Diskusi menarik terjadi ketika para narasumber membedah pro dan kontra sistem pemilu di Indonesia. Dr. Hetifah Sjaifudian, MPP, Ketua Komisi X DPR RI, menjelaskan bahwa sistem proporsional terbuka memberikan peluang kepada kandidat non-tradisional, seperti aktivis dan profesional, untuk masuk ke dunia politik. Namun, sistem ini memiliki kelemahan, yaitu memperbesar biaya politik dan melemahkan institusi partai.
“Sebaliknya, sistem proporsional tertutup dinilai dapat memperkuat kelembagaan partai. Meski begitu, Hetifah menggarisbawahi potensi bias partai dalam penempatan kandidat perempuan pada nomor urut yang kurang strategis,” pungkasnya.
Sementara itu Prof. R. Siti Zuhro, Peneliti Senior BRIN, menawarkan solusi reformasi untuk sistem proporsional tertutup, di antaranya transparansi dalam penentuan nomor urut, penerapan sistem zipper untuk kesetaraan gender, dan larangan politik dinasti.
“Reformasi ini penting agar sistem pemilu menciptakan iklim politik yang lebih adil dan mendukung penguatan kapasitas perempuan,” tegasnya.
Dr. Titi Anggraini, pengajar Hukum Pemilu dari Universitas Indonesia, membahas dampak positif dan negatif dari berbagai sistem pemilu terhadap representasi gender. Menurutnya, baik sistem terbuka maupun tertutup harus diiringi dengan reformasi mendalam untuk mendorong representasi perempuan secara inklusif.

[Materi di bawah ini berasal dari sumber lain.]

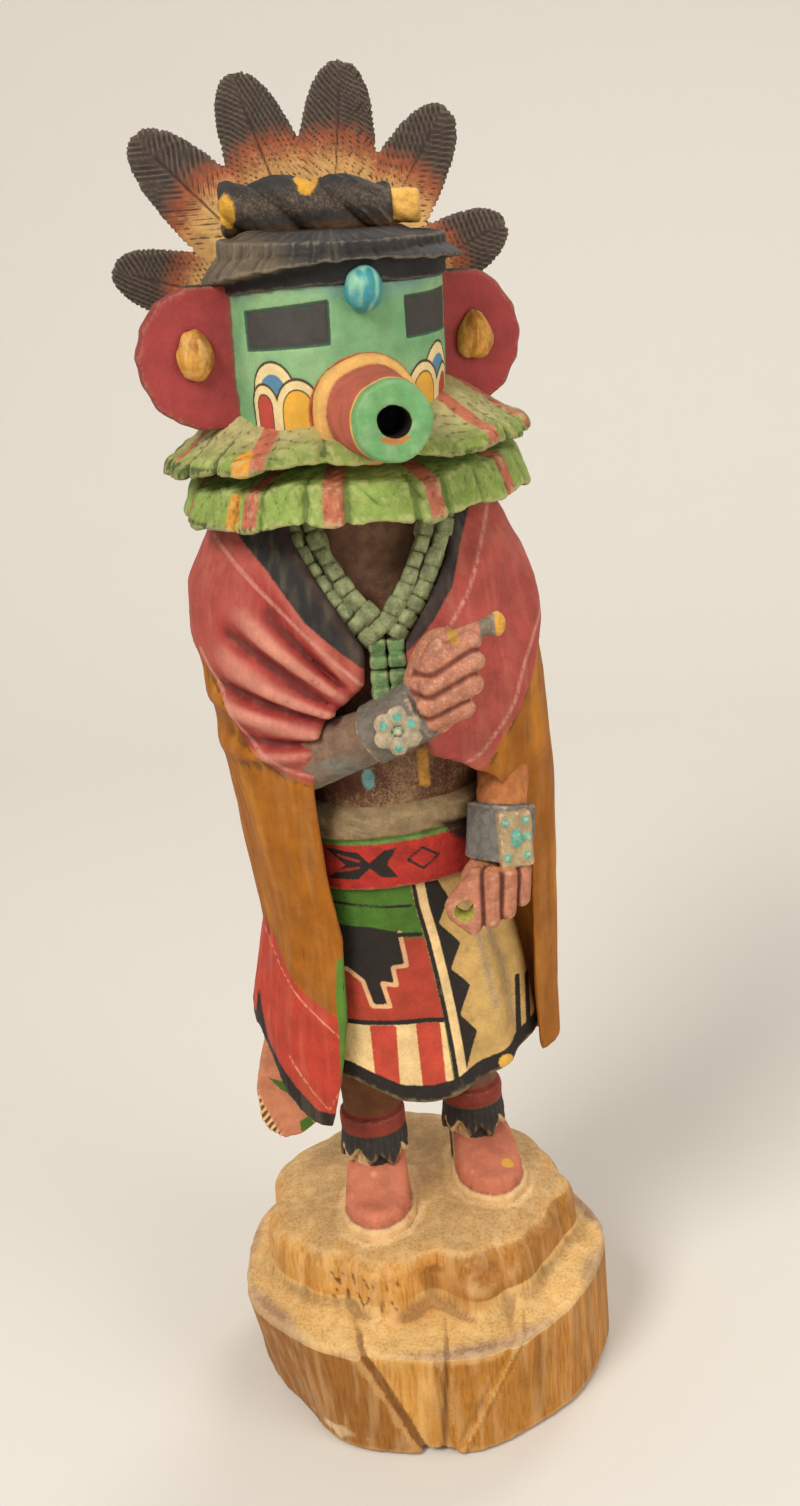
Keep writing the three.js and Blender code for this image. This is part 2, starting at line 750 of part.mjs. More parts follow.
/** One feather pointing along +X from the fan's centre, with a blunt worn tip. */
function feather({ reach, width }) {
  const half = width / 2;
  const shape = outline([
    [0, -half * 0.6], [reach * 0.5, -half * 0.92], [reach * 0.7, -half], [reach * 0.87, -half * 0.8],
    [reach * 0.96, -half * 0.45], [reach, -half * 0.1], [reach * 0.985, half * 0.3],
    [reach * 0.9, half * 0.75], [reach * 0.72, half], [reach * 0.5, half * 0.92], [0, half * 0.6],
  ]);
  return slab(shape, 0, FAN.thickness);
}

function featherFan() {
  const hub = new THREE.CylinderGeometry(FAN.hub, FAN.hub, FAN.thickness, 18);
  hub.translate(0, FAN.thickness / 2, 0);
  return join([
    solid(hub),
    ...FEATHERS.map((spec) => solid(feather(spec)).rotate([0, -spec.angle, 0])),
  ]);
}

// ---- Assembly ---------------------------------------------------------------------------------

const doll = new THREE.Group();
doll.add(meshOf('carved_figure', carvedFigure(), FINISHES.carving));
doll.add(meshOf('twist_roll', twistRoll(), FINISHES.roll));

const head = new THREE.Group();
head.position.set(HEAD.x, HEAD.y, HEAD.chin);
head.rotation.set(0, radians(HEAD.tilt), radians(HEAD.turn), 'ZYX');
head.add(meshOf('snout', snout(), FINISHES.snout));
head.add(meshOf('forehead_bead', foreheadBead(), FINISHES.bead));
head.add(meshOf('ear_knob_left', earKnob(-1), FINISHES.knob));
head.add(meshOf('ear_knob_right', earKnob(1), FINISHES.knob));
doll.add(head);

const fan = meshOf('feather_fan', featherFan(), FINISHES.feathers);
fan.position.set(FAN.x, FAN.y, FAN.z);
doll.add(fan);

// The origin is the middle of the underside.
const part = new THREE.Group();
part.add(doll);
part.updateMatrixWorld(true);
const bounds = new THREE.Box3().setFromObject(part);
const middle = bounds.getCenter(new THREE.Vector3());
doll.position.set(-middle.x, -middle.y, -bounds.min.z);

export default part;
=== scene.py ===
"""A carved and painted kachina doll on its log base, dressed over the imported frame."""

import logging
import math
from dataclasses import dataclass, field
from enum import Enum

import bpy
import numpy as np
from mathutils import Matrix, Vector


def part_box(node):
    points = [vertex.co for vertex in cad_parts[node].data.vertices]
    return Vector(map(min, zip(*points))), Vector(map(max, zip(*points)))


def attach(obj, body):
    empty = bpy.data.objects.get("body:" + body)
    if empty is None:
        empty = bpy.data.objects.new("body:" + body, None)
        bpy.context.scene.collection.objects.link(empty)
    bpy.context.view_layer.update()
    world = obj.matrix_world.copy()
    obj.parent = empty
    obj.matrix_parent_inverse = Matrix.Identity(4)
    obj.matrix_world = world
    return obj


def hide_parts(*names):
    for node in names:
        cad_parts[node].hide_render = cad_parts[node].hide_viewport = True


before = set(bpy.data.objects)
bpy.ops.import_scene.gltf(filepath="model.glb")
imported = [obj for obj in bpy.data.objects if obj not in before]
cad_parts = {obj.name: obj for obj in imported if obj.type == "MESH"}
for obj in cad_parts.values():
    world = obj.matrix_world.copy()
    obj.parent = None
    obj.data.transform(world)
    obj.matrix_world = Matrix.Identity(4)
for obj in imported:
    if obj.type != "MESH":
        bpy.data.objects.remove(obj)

logging.basicConfig(level=logging.INFO, format="%(message)s")
log = logging.getLogger("kachina")

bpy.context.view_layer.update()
MM = 0.001
TAU = 2 * math.pi
FRONT = -math.pi / 2
COARSE = 1.0
ROLL_CENTRE_X = -3.5
FAN_FRONT_Y = 14.7

Array = np.ndarray
Points = tuple[Array, Array, Array]
Row = tuple[float, ...]
Corner = tuple[float, float]
Spot = tuple[float, float, float]
Finger = tuple[Spot, Spot, float]


# ---- Shape arithmetic, in millimetres -----------------------------------------------------------


def soft_min(a: Array, b: Array, radius: float) -> Array:
    """The union of two signed distances, with the joint rounded over radius."""
    share = np.clip(0.5 + 0.5 * (b - a) / radius, 0, 1)
    return b + (a - b) * share - radius * share * (1 - share)


def soft_max(a: Array, b: Array, radius: float) -> Array:
    """What two signed distances share, with the edge rounded over radius."""
    return -soft_min(-a, -b, radius)


def ramp(value: Array, low: float, high: float) -> Array:
    """A smooth rise from 0 at low to 1 at high."""
    share = np.clip((value - low) / (high - low), 0, 1)
    return share * share * (3 - 2 * share)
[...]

“Perjuangan perempuan dalam politik Indonesia masih panjang. Namun, melalui reformasi dan penguatan kapasitas, perempuan dapat menjadi motor penggerak perubahan dalam demokrasi modern Indonesia,” ujarnya.
Seminar ini menghasilkan sejumlah rekomendasi penting, diantarayan ; Reformasi sistem pemilu: Mengedepankan transparansi, penerapan sistem zipper untuk kesetaraan gender, dan pembatasan politik dinasti.
Pendidikan politik juga dipandang sangat penting untuk mengedukasi pemilih untuk meningkatkan kesadaran akan pentingnya keterwakilan perempuan. Salin itu penguatan partai politik dengan melakukan reformasi internal agar perempuan memiliki peluang lebih besar untuk menempati posisi strategis.
Dengan dukungan penuh dari Konrad Adenauer Stiftung, seminar ini diharapkan menjadi pijakan untuk menciptakan sistem politik yang lebih inklusif dan responsif terhadap kebutuhan perempuan. Para pembicara sepakat bahwa langkah nyata harus diambil untuk memastikan keterwakilan perempuan tidak hanya menjadi simbol, tetapi juga kekuatan perubahan. (Iwan)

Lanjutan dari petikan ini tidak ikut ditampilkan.